Things do not go as Layla hoped; the cult turns out to be a scam, and she launches into a long lament for her generation, the people now in their mid-20’s who were 14 when the planes slammed into the twin towers, and 16 when Britain went to war in Iraq, despite some of the biggest anti-war protests in history. The sense of privilege combined with desperation, a kind of terminal crisis of credible motivation and action, is haunting; and although Michael O’Neill’s script takes a while to find its focus, and sometimes drifts into Radio-4-style middle-class whimsy, it has moments of such blazing despair and need that it fairly chills the blood, and challenges the conscience.

As Layla senses, driving individual ambition is not enough for most human beings; and there’s plenty of evidence of that in the latest Play, Pie And Pint lunchtime show, a new 45-minute play by Stuart Hepburn about the Italian cycling champion Marco Pantani, who died in 2004 at the age of 34. Marco Pantani The Pirate is a complex three-handed narrative, delivered by an excellent Jordan Young as Marco himself, with Blythe Duff as his mother, and James Smillie as his bearded grandfather; it’s backed by images of Pantani’s career, and by a set featuring fragments of bikes. As a play, it is still a long way from perfection; there’s too much relentless exposition of the detail of Pantani’s career, and the long sequences of names and incidents almost defeat both Duff and Smillie at times. Yet there’s an intensity about this drama of obsession and self-destruction – its shape, its energy, its fierce tragic momentum – that burns it into the memory; it’s a story that deserves a longer life, and may well get one.

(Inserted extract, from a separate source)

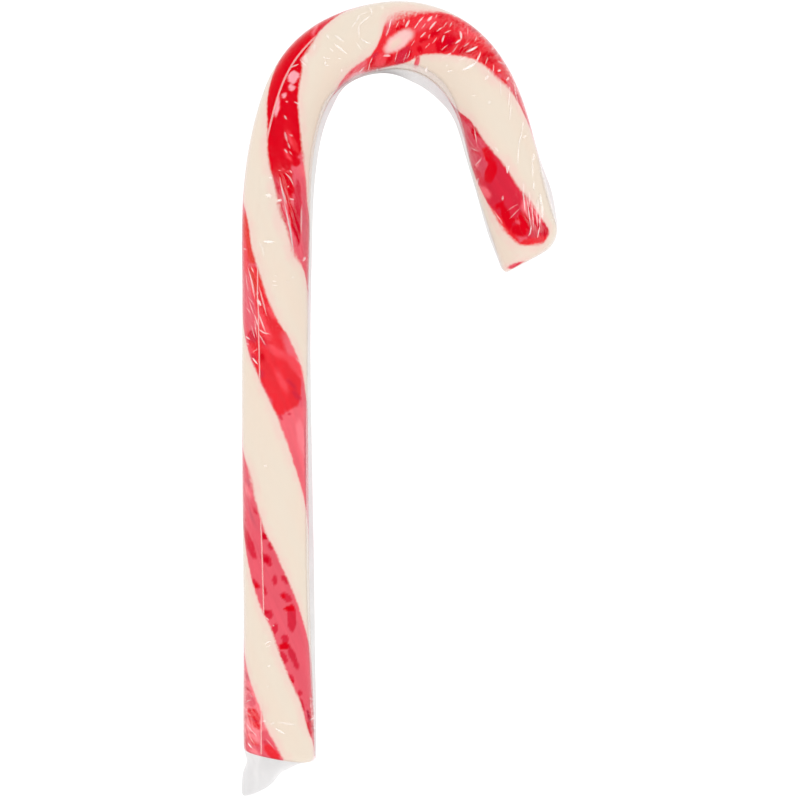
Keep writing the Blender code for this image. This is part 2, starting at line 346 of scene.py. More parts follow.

For a powerful image of what the collective life looks like, though – of its rich rewards, its inherent strength, and the way it can nonetheless limit the ambition of those who are loyal to it – there is no better show in current British theatre than Lee Hall’s great 2007 play The Pitmen Painters, about the group of four miners from Ashington in County Durham who, back in the 1930’s, briefly won fame as artists. Already reviewed when it visited Glasgow in 2011, Max Roberts’s fierce, fast-flowing production for Live Theatre, Newcastle and the National Theatre, London, remains a magnificent ensemble show, both richly comic and profoundly moving in its insight into the history of power, class and art in Britain. It’s an intensely political play, with little room for right-wing dissent. But for those who can enter into its rich and poignant evocation of a class pulling itself up by its bootstraps, towards the defining moment in 1947 when Britain’s coalmines were taken into public ownership, it makes an unforgettable evening’s theatre; entertaining and enriching, yet full of a deep sense of history, and of its dark ironies.

As It Is and #sleeptightbobbycairns, both at the Tron Theatre, Glasgow, until Saturday. Marco Pantani The Pirate at Oran Mor, Glasgow, until Saturday, and at the Beacon Arts Centre, Greenock, on Sunday. The Pitmen Painters at the King’s Theatre, Edinburgh, until Saturday.


In a week full of fine performances, one stands out as unforgettable. Damir Todorovic’s performance as himself, in the lie-detector drama As It Is, not only leads us into a disturbing exploration of the grey areas between truth and lies; it also reminds us of one of the most profound traumas in recent European history, as it opens up the mind of a fastidious and private man caught up in the savage civil war in former Yugoslavia, and forced to carry in his mind a series of memories that make truth difficult, and silence often the least painful option.